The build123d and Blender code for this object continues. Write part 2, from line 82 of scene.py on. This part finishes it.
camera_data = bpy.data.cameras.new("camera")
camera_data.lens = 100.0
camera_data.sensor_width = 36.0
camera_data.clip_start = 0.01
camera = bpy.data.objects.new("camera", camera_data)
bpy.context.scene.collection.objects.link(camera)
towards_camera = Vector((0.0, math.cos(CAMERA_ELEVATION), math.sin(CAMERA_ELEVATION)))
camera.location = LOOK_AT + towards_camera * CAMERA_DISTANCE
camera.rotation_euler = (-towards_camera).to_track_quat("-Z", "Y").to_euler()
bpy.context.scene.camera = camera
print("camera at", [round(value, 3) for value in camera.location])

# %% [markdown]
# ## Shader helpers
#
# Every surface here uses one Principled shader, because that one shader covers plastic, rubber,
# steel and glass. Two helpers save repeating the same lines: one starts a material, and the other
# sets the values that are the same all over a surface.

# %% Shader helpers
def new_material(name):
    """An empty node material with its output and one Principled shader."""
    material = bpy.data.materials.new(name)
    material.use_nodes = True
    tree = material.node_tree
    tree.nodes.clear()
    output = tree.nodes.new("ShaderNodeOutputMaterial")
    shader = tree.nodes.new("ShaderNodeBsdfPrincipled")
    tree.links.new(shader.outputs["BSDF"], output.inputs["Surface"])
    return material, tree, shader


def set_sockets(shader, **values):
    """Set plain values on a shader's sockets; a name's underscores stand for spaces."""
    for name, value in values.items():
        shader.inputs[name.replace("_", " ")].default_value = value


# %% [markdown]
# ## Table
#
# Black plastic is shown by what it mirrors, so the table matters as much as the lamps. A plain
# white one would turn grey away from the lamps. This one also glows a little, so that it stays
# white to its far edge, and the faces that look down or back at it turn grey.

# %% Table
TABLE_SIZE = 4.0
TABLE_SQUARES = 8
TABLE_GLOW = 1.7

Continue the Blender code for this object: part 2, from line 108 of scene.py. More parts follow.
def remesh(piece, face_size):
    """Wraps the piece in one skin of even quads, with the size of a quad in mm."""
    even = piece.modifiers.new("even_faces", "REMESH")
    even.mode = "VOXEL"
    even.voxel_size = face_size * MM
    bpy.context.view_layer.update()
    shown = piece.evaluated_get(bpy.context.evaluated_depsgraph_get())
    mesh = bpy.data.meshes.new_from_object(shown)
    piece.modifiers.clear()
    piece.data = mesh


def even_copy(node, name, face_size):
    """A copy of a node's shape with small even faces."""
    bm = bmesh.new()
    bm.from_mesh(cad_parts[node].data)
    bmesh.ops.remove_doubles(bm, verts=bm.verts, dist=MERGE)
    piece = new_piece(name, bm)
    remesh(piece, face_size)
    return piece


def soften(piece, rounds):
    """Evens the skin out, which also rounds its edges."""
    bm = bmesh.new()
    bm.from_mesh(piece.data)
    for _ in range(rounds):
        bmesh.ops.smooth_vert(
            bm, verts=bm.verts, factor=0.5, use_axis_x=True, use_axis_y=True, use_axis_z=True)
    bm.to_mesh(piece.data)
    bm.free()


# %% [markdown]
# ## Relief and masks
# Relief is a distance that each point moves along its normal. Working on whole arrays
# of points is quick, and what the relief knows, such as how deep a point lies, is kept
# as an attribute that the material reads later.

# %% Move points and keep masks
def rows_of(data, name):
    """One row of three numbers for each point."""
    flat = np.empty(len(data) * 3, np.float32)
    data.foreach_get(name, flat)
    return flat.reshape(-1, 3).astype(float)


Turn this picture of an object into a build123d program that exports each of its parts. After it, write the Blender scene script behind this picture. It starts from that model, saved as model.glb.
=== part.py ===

### [Task goal]
Take the line with "Turn this picture" and all lines after it through the end of the records, and write them out exactly; include nothing else.

### [Task response]
Turn this picture of an object into a build123d program that exports each of its parts. After it, write the Blender scene script behind this picture. It starts from that model, saved as model.glb.
=== part.py ===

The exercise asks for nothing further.